Hearst’s student body was comprised of mostly out-of-boundary black students. A few days before he quit, Kerlina received a positive evaluation from an instruction superintendent who asked him why there were not more white families at the school. Kerlina wrote back to the superintendent to lay out “a taxonomy of Northwest parents in an effort to show the hurdles to recruiting more neighborhood families:”

The well-to-do private school families, “the majority” in the neighborhood, he wrote, were a lost cause. “I have not courted them and do not plan to do so, since they will never consider DCPS,” Kerlina wrote.

Next were those afflicted with what he called “Murch and Eaton envy,” a reference to two much-in-demand Northwest elementary schools. He told Alexander that six in-boundary families had enrolled at Hearst for the fall but pulled out when slots at Eaton and Murch opened up.

“I have been working with these families but it’s hard to change a culture of thoughts and ideas,” he wrote.

Finally, he wrote, there were families with racial prejudices. He said this conclusion came from a series of conversations he had with prospective neighborhood parents “that delicately asked about the number of out-of-boundary families and made reference to the ‘diversity’ of Hearst.”

“They will never come to Hearst because of the number of out-of-boundary black families,” he wrote.

One way to lure neighboring families — restricting the number of out-of-boundary seats — would be a “horrible mistake,” Kerlina wrote, as “the diversity at Hearst is what makes it a great school.”

The student body of DCPS remains majority black.

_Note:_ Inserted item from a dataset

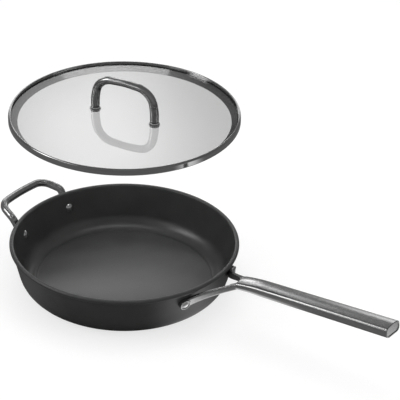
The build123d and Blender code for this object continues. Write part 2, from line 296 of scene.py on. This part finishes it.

Many black parents have been skeptical of efforts to diversify schools and restrict out-of-boundary seats; those who can’t afford to send their children to private school and live near low-performing schools have relied on being able to enroll their children in well-performing schools outside of their wards. Schools like Hearst. Given that, Kerlina’s description of some white families in the neighborhood does little to quiet that skepticism.